Во время св. Патриарха Фотия и по его
инициативе происходит расцвет миссии «среди
болгар, хазар, русских и моравских славян, и даже
среди армян, хотя и христиан, но схизматиков
(чтобы вернуть их в Православие). В это время
также богословы его круга делали попытку
распространить христианство среди арабов»[55].
В искусстве этого времени, в росписях и особенно
в иллюстрациях появляются соответствующие темы,
выражающие преемственность апостольской
проповеди и осуществление домостроительства
Духа Святого: послание Христом Апостолов на
проповедь, проповедь Апостолов разным народам,
поклонение различных народов Христу; в
иконографию Пятидесятницы вводятся группы
племен, к которым обращена проповедь Апостолов
(Деян. 2, 9—II).
Обычно эта миссия объясняется как
экспансия византийской культуры, искусства и
государственности в связи с укреплением и
расширением империи[56]. Конечно, поскольку
культура и государственность были связаны с
Церковью, вместе с проповедью Православия,
разумеется, шло и влияние культуры и
государственности, и это тем более, что сама
культура обуславливалась верой. Культура и
вероучебные предпосылки находились в тесной
связи и постоянном взаимодействии. Миссия часто
совпадала с интересами государства и по
возможности использовалась им в своих целях[57].
Но, по существу, центр тяжести миссии заключался
именно в проповеди Православия. Это была общая
миссия Церкви, и Патриархом Фотием руководила не
задача проповеди царства кесарева, а характерное
для него сознание вселенскости Православия.
Экспортированное церковное искусство и есть
сама проповедь Православия, а не просвещение,
понимаемое как расширение христианской культуры
или империи. Конечно, вместе с преобладающим
церковным искусством культура несла свое, очень
близкое ему по форме светское искусство. Но
единство так называемого византийского
искусства никак не есть следствие культурного,
художественного или другого влияния империи: это
единство художественного языка Православия есть
следствие и показание единства вероучения и
духовной жизни. Памятники этого искусства
сохранились во многих странах, не имеющих ничего
общего друг с другом ни в политическом, ни в
этническом отношении.
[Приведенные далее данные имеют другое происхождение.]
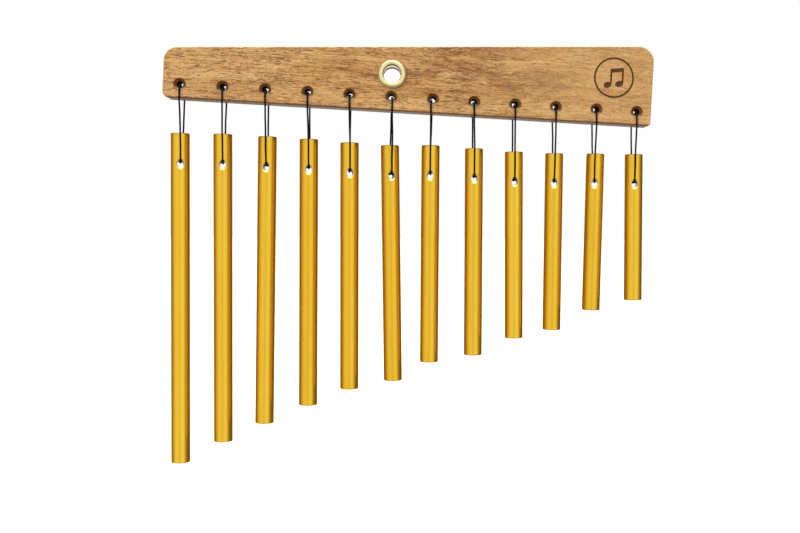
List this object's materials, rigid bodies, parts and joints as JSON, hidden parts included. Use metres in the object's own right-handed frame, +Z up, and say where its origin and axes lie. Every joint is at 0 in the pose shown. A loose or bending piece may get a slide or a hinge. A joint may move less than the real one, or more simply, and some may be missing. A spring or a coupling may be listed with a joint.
{
  "type": "bar chime rack",
  "caption": "Hand-held bar chimes: tuned round metal bars of falling length on cord loops under a wedge-shaped wooden rail with an eyelet.",
  "frame": {"origin": "centre of the eyelet's bore, at the middle of the rail's thickness", "axes": "+X along the rail towards the shortest bar, level as the rack hangs, +Y away from the player, +Z up"},
  "size_m": [0.2551, 0.0165, 0.2205],
  "materials": {
    "rail_wood": "satin lacquer over brown wood with fine dark pores along the rail",
    "eyelet_brass": "polished pale brass",
    "bar_gold": "satin gold anodising, bare metal inside the drilled holes",
    "cord_black": "twisted black thread, lightly waxed"
  },
  "bodies": {
    "rack": {"rail": "rail_wood", "eyelet": "eyelet_brass", "eyelet_washer": "eyelet_brass"},
    "cord_01_upper": {"cord_top_01": "cord_black", "knot_01": "cord_black"},
    "cord_01_lower": {"cord_loop_01": "cord_black"},
    "bar_01": {"bar_01": "bar_gold"},
    "cord_02_upper": {"cord_top_02": "cord_black", "knot_02": "cord_black"},
    "cord_02_lower": {"cord_loop_02": "cord_black"},
    "bar_02": {"bar_02": "bar_gold"},
    "cord_03_upper": {"cord_top_03": "cord_black", "knot_03": "cord_black"},
    "cord_03_lower": {"cord_loop_03": "cord_black"},
    "bar_03": {"bar_03": "bar_gold"},
    "cord_04_upper": {"cord_top_04": "cord_black", "knot_04": "cord_black"},
    "cord_04_lower": {"cord_loop_04": "cord_black"},
    "bar_04": {"bar_04": "bar_gold"},
    "cord_05_upper": {"cord_top_05": "cord_black", "knot_05": "cord_black"},
    "cord_05_lower": {"cord_loop_05": "cord_black"},
    "bar_05": {"bar_05": "bar_gold"},
    "cord_06_upper": {"cord_top_06": "cord_black", "knot_06": "cord_black"},
    "cord_06_lower": {"cord_loop_06": "cord_black"},
    "bar_06": {"bar_06": "bar_gold"},
    "cord_07_upper": {"cord_top_07": "cord_black", "knot_07": "cord_black"},
    "cord_07_lower": {"cord_loop_07": "cord_black"},
    "bar_07": {"bar_07": "bar_gold"},
    "cord_08_upper": {"cord_top_08": "cord_black", "knot_08": "cord_black"},
    "cord_08_lower": {"cord_loop_08": "cord_black"},
    "bar_08": {"bar_08": "bar_gold"},
    "cord_09_upper": {"cord_top_09": "cord_black", "knot_09": "cord_black"},
    "cord_09_lower": {"cord_loop_09": "cord_black"},
    "bar_09": {"bar_09": "bar_gold"},
    "cord_10_upper": {"cord_top_10": "cord_black", "knot_10": "cord_black"},
    "cord_10_lower": {"cord_loop_10": "cord_black"},
    "bar_10": {"bar_10": "bar_gold"},
    "cord_11_upper": {"cord_top_11": "cord_black", "knot_11": "cord_black"},
    "cord_11_lower": {"cord_loop_11": "cord_black"},
    "bar_11": {"bar_11": "bar_gold"},
    "cord_12_upper": {"cord_top_12": "cord_black", "knot_12": "cord_black"},
    "cord_12_lower": {"cord_loop_12": "cord_black"},
    "bar_12": {"bar_12": "bar_gold"}
  },
  "joints": [
    {"name": "cord_01_sway", "type": "hinge", "parent": "rack", "child": "cord_01_upper", "pos_m": [-0.10821, 0, -0.00723], "axis": [0, 1, 0], "range_deg": [-3.6, 30]},
    {"name": "cord_01_swing", "type": "hinge", "parent": "cord_01_upper", "child": "cord_01_lower", "pos_m": [-0.10838, 0, -0.01443], "axis": [0.9997, 0, -0.0244], "range_deg": [-30, 30], "deforming": ["cord_loop_01"]},
    {"name": "bar_01_tilt", "type": "hinge", "parent": "cord_01_lower", "child": "bar_01", "pos_m": [-0.10918, 0, -0.04702], "axis": [-0.2164, 0.9763, 0.0053], "range_deg": [-4.7, 30]},
    {"name": "cord_02_sway", "type": "hinge", "parent": "rack", "child": "cord_02_upper", "pos_m": [-0.08663, 0, -0.00815], "axis": [0, 1, 0], "range_deg": [-3.7, 3.7]},
    {"name": "cord_02_swing", "type": "hinge", "parent": "cord_02_upper", "child": "cord_02_lower", "pos_m": [-0.08678, 0, -0.01535], "axis": [0.9998, 0, -0.0209], "range_deg": [-30, 30], "deforming": ["cord_loop_02"]},
    {"name": "bar_02_tilt", "type": "hinge", "parent": "cord_02_lower", "child": "bar_02", "pos_m": [-0.08744, 0, -0.04715], "axis": [-0.1218, 0.9925, 0.0026], "range_deg": [-4.7, 4.7]},
    {"name": "cord_03_sway", "type": "hinge", "parent": "rack", "child": "cord_03_upper", "pos_m": [-0.06505, 0, -0.00908], "axis": [0, 1, 0], "range_deg": [-4.3, 3.7]},
    {"name": "cord_03_swing", "type": "hinge", "parent": "cord_03_upper", "child": "cord_03_lower", "pos_m": [-0.06499, 0, -0.01628], "axis": [1, 0, 0.0087], "range_deg": [-30, 30], "deforming": ["cord_loop_03"]},
    {"name": "bar_03_tilt", "type": "hinge", "parent": "cord_03_lower", "child": "bar_03", "pos_m": [-0.06471, 0, -0.04808], "axis": [0, 1, 0], "range_deg": [-5.7, 4.8]},
    {"name": "cord_04_sway", "type": "hinge", "parent": "rack", "child": "cord_04_upper", "pos_m": [-0.04347, 0, -0.01], "axis": [0, 1, 0], "range_deg": [-4.2, 4.4]},
    {"name": "cord_04_swing", "type": "hinge", "parent": "cord_04_upper", "child": "cord_04_lower", "pos_m": [-0.04342, 0, -0.0172], "axis": [1, 0, 0.007], "range_deg": [-30, 30], "deforming": ["cord_loop_04"]},
    {"name": "bar_04_tilt", "type": "hinge", "parent": "cord_04_lower", "child": "bar_04", "pos_m": [-0.04319, 0, -0.0491], "axis": [-0.061, 0.9981, -0.0004], "range_deg": [-5.6, 5.8]},
    {"name": "cord_05_sway", "type": "hinge", "parent": "rack", "child": "cord_05_upper", "pos_m": [-0.02189, 0, -0.01092], "axis": [0, 1, 0], "range_deg": [-4.9, 4.3]},
    {"name": "cord_05_swing", "type": "hinge", "parent": "cord_05_upper", "child": "cord_05_lower", "pos_m": [-0.02191, 0, -0.01812], "axis": [1, 0, -0.0035], "range_deg": [-30, 30], "deforming": ["cord_loop_05"]},
    {"name": "bar_05_tilt", "type": "hinge", "parent": "cord_05_lower", "child": "bar_05", "pos_m": [-0.02203, 0, -0.05062], "axis": [-0.0958, 0.9954, 0.0003], "range_deg": [-6.7, 5.8]},
    {"name": "cord_06_sway", "type": "hinge", "parent": "rack", "child": "cord_06_upper", "pos_m": [-0.00031, 0, -0.01185], "axis": [0, 1, 0], "range_deg": [-3.7, 5]},
    {"name": "cord_06_swing", "type": "hinge", "parent": "cord_06_upper", "child": "cord_06_lower", "pos_m": [-0.00038, 0, -0.01905], "axis": [0.9999, 0, -0.0105], "range_deg": [-30, 30], "deforming": ["cord_loop_06"]},
    {"name": "bar_06_tilt", "type": "hinge", "parent": "cord_06_lower", "child": "bar_06", "pos_m": [-0.00072, 0, -0.05175], "axis": [-0.165, 0.9863, 0.0017], "range_deg": [-5.2, 6.8]},
    {"name": "cord_07_sway", "type": "hinge", "parent": "rack", "child": "cord_07_upper", "pos_m": [0.02127, 0, -0.01277], "axis": [0, 1, 0], "range_deg": [-5.6, 3.8]},
    {"name": "cord_07_swing", "type": "hinge", "parent": "cord_07_upper", "child": "cord_07_lower", "pos_m": [0.02111, 0, -0.01997], "axis": [0.9997, 0, -0.0227], "range_deg": [-30, 30], "deforming": ["cord_loop_07"]},
    {"name": "bar_07_tilt", "type": "hinge", "parent": "cord_07_lower", "child": "bar_07", "pos_m": [0.0204, 0, -0.05146], "axis": [0.061, 0.9981, -0.0014], "range_deg": [-7.9, 5.3]},
    {"name": "cord_08_sway", "type": "hinge", "parent": "rack", "child": "cord_08_upper", "pos_m": [0.04285, 0, -0.01369], "axis": [0, 1, 0], "range_deg": [-5.4, 5.7]},
    {"name": "cord_08_swing", "type": "hinge", "parent": "cord_08_upper", "child": "cord_08_lower", "pos_m": [0.04295, 0, -0.02089], "axis": [0.9999, 0, 0.014], "range_deg": [-30, 30], "deforming": ["cord_loop_08"]},
    {"name": "bar_08_tilt", "type": "hinge", "parent": "cord_08_lower", "child": "bar_08", "pos_m": [0.0434, 0, -0.05279], "axis": [0, 1, 0], "range_deg": [-7.8, 8.1]},
    {"name": "cord_09_sway", "type": "hinge", "parent": "rack", "child": "cord_09_upper", "pos_m": [0.06443, 0, -0.01462], "axis": [0, 1, 0], "range_deg": [-4.9, 5.5]},
    {"name": "cord_09_swing", "type": "hinge", "parent": "cord_09_upper", "child": "cord_09_lower", "pos_m": [0.06448, 0, -0.02182], "axis": [1, 0, 0.007], "range_deg": [-30, 30], "deforming": ["cord_loop_09"]},
    {"name": "bar_09_tilt", "type": "hinge", "parent": "cord_09_lower", "child": "bar_09", "pos_m": [0.06471, 0, -0.05422], "axis": [0, 1, 0], "range_deg": [-7.3, 8.1]},
    {"name": "cord_10_sway", "type": "hinge", "parent": "rack", "child": "cord_10_upper", "pos_m": [0.08601, 0, -0.01554], "axis": [0, 1, 0], "range_deg": [-5.9, 5]},
    {"name": "cord_10_swing", "type": "hinge", "parent": "cord_10_upper", "child": "cord_10_lower", "pos_m": [0.08604, 0, -0.02274], "axis": [1, 0, 0.0035], "range_deg": [-30, 30], "deforming": ["cord_loop_10"]},
    {"name": "bar_10_tilt", "type": "hinge", "parent": "cord_10_lower", "child": "bar_10", "pos_m": [0.08615, 0, -0.05474], "axis": [0.0872, 0.9962, 0.0003], "range_deg": [-9.2, 7.5]},
    {"name": "cord_11_sway", "type": "hinge", "parent": "rack", "child": "cord_11_upper", "pos_m": [0.10759, 0, -0.01646], "axis": [0, 1, 0], "range_deg": [-7.1, 6]},
    {"name": "cord_11_swing", "type": "hinge", "parent": "cord_11_upper", "child": "cord_11_lower", "pos_m": [0.10769, 0, -0.02366], "axis": [0.9999, 0, 0.014], "range_deg": [-30, 30], "deforming": ["cord_loop_11"]},
    {"name": "bar_11_tilt", "type": "hinge", "parent": "cord_11_lower", "child": "bar_11", "pos_m": [0.10813, 0, -0.05466], "axis": [0.1822, 0.9833, 0.0025], "range_deg": [-11.3, 9.4]},
    {"name": "cord_12_sway", "type": "hinge", "parent": "rack", "child": "cord_12_upper", "pos_m": [0.12918, 0, -0.01739], "axis": [0, 1, 0], "range_deg": [-30, 7.2]},
    {"name": "cord_12_swing", "type": "hinge", "parent": "cord_12_upper", "child": "cord_12_lower", "pos_m": [0.1292, 0, -0.02459], "axis": [1, 0, 0.0035], "range_deg": [-30, 30], "deforming": ["cord_loop_12"]},
    {"name": "bar_12_tilt", "type": "hinge", "parent": "cord_12_lower", "child": "bar_12", "pos_m": [0.12931, 0, -0.05469], "axis": [0.0872, 0.9962, 0.0003], "range_deg": [-30, 11.7]}
  ]
}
И тем не менее (за
исключением некоторых деталей) их различия не
отражаются на характере самого искусства Церкви[58].
В проповеди Православия искусство
играло роль проводника, повторяем, не культуры, а
веры, будучи одним из основных, органических ее
элементов. Принимающие христианство народы
принимают и его образный язык, выработанный в
центре христианского мира, принимают как опытное
выражение получаемой ими истины, запечатленное в
художественных формах. Каждый народ, входящий в
Церковь, принимает ее интегрально, с ее прошлым,
настоящим и будущим. Ереси Ария, Нестория или
иконоборцев были для них не чем-то чужим, а
искажением их собственной веры и истины. Поэтому
и ответ на них Церкви воспринимался как
противоядие всегда возможных их возрождений в
той или иной форме. И в то же время именно поэтому
каждый народ, входя в Церковь, вносит в нее свои
национальные особенности, раскрывается в ней в
соответствии со своим характером, как в святости,
так и во внешнем ее проявлении — искусстве.
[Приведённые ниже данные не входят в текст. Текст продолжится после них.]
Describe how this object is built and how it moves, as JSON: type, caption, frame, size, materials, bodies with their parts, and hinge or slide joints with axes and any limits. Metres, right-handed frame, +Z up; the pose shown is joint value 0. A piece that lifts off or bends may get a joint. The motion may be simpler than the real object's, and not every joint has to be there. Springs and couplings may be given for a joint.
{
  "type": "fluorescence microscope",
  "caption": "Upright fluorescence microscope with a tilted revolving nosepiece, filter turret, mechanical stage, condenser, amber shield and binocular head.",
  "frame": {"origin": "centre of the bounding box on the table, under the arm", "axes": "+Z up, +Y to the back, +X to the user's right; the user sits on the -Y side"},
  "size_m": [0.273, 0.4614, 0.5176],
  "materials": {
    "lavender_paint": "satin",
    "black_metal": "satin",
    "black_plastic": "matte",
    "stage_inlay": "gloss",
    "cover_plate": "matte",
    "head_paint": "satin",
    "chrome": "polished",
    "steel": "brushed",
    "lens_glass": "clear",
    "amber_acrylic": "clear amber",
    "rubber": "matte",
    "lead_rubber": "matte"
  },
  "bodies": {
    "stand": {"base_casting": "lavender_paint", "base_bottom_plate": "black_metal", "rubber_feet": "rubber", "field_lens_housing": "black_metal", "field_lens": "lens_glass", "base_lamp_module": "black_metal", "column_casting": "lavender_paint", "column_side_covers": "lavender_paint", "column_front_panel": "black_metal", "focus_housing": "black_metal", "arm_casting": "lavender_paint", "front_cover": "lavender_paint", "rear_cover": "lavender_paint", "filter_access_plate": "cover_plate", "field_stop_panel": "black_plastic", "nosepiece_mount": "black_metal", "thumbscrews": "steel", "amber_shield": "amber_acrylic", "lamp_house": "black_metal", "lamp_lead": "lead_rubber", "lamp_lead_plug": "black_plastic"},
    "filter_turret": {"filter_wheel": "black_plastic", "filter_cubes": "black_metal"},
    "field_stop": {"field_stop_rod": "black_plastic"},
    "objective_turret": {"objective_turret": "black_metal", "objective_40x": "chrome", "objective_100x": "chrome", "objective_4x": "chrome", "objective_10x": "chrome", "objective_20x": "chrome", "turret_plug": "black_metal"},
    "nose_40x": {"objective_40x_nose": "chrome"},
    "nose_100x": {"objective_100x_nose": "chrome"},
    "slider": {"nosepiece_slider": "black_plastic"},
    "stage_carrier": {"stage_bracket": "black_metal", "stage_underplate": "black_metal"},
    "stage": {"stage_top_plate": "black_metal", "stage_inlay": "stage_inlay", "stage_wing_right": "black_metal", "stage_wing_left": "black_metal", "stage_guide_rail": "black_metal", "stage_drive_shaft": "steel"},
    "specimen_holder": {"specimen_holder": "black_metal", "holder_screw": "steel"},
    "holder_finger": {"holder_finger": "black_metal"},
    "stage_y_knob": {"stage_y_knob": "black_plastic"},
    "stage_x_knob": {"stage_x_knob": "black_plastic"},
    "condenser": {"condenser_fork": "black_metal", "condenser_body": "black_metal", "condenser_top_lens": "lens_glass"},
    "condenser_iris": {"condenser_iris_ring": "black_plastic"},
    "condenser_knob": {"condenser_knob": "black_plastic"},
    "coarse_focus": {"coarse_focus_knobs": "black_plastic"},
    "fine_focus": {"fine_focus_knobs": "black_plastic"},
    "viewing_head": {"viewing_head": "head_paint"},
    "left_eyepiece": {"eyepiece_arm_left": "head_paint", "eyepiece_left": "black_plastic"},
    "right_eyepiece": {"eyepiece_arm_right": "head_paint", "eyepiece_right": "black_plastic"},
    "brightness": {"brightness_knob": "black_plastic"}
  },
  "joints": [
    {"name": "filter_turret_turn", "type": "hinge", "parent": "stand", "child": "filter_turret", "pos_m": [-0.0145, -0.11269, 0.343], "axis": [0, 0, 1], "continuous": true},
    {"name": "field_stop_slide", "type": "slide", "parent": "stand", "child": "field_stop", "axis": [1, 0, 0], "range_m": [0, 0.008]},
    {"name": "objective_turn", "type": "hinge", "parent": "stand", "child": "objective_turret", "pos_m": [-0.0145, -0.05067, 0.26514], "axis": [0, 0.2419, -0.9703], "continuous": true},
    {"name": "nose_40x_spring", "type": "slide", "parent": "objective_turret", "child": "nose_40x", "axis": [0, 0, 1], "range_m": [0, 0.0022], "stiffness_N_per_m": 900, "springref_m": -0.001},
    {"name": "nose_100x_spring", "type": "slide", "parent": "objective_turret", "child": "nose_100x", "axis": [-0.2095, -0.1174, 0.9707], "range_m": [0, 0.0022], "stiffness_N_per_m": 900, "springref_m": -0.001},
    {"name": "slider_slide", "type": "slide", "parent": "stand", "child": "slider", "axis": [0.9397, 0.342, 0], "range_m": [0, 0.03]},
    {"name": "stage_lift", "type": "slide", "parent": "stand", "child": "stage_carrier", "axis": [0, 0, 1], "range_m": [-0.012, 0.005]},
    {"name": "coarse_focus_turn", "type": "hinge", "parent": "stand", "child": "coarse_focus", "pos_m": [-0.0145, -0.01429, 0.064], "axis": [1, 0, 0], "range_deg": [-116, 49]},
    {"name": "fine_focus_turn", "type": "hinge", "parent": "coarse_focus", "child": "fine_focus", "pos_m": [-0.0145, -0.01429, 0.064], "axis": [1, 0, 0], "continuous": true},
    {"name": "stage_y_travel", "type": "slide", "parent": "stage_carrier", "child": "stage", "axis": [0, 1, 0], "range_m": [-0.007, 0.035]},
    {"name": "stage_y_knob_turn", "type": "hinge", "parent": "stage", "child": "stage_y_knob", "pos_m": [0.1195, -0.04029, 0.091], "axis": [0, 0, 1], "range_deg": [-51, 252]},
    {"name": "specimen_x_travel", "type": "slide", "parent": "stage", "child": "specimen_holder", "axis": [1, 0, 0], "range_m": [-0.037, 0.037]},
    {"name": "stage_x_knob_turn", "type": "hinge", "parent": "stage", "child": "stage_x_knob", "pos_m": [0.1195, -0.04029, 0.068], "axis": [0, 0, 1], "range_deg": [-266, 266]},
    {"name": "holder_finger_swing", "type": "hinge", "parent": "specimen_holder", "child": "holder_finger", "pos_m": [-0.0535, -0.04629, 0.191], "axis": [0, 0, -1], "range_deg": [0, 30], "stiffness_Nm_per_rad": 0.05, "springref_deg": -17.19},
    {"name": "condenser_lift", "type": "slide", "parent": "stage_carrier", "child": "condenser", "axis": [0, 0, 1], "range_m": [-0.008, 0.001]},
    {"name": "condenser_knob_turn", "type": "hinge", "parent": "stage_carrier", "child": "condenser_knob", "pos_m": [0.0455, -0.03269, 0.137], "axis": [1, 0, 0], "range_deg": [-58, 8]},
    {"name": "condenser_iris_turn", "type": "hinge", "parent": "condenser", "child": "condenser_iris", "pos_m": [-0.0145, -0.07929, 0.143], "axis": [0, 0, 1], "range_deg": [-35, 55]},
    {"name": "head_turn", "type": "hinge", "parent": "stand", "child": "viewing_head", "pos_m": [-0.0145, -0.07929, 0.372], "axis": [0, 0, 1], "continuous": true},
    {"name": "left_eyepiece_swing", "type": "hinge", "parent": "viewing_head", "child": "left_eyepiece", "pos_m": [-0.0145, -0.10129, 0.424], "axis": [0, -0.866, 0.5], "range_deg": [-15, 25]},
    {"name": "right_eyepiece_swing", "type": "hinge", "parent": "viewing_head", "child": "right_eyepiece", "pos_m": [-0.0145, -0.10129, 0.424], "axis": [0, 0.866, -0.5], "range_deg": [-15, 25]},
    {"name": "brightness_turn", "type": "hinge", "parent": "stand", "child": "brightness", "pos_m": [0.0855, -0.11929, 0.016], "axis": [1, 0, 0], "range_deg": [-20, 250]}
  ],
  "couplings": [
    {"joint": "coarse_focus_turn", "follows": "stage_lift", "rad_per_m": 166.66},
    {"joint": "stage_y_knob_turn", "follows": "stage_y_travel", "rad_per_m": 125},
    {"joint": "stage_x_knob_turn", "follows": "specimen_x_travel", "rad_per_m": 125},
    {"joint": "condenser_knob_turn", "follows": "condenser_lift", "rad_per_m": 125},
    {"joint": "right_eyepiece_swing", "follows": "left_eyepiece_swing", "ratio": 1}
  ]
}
Образный язык Церкви воспринимается не пассивно,
а творчески, сопрягается с местными
художественными традициями, и каждый народ на
общей основе вырабатывает свой собственный
художественный язык. Таким образом и
осуществляется многообразие в единстве.
Проявлению самобытности в искусстве
православных стран способствует то, что единство
веры в Православной Церкви не только не
исключает разнообразия в формах культа, в
искусстве и других выражениях церковной жизни,
обуславливаемых национальными и культурными
особенностями, но, наоборот, его вызывает, так как
требует постоянно нового переживания Предания,
всегда самобытного и творческого. В отличие от
Рима, Православие развивало именно национальный
аспект Церкви в каждом народе[59].
Православные миссионеры не только не навязывали
своего языка, но, наоборот, составляли азбуку и
грамматику для перевода Священного Писания и
богослужения на местные языки. Сама же основа
образного языка Церкви оставалась неизменной, и
на этой основе художественный язык каждого
народа вырабатывался непосредственным
переживанием принятой им истины[60].
Святость и образ, так сказать, творятся заново на
получаемой основе. И святость, и образ получают
национальную окраску и форму потому, что они —
результат живого опыта. Рождается специфический
тип русской, сербской, болгарской святости, в
соответствии с этим и специфический тип иконы.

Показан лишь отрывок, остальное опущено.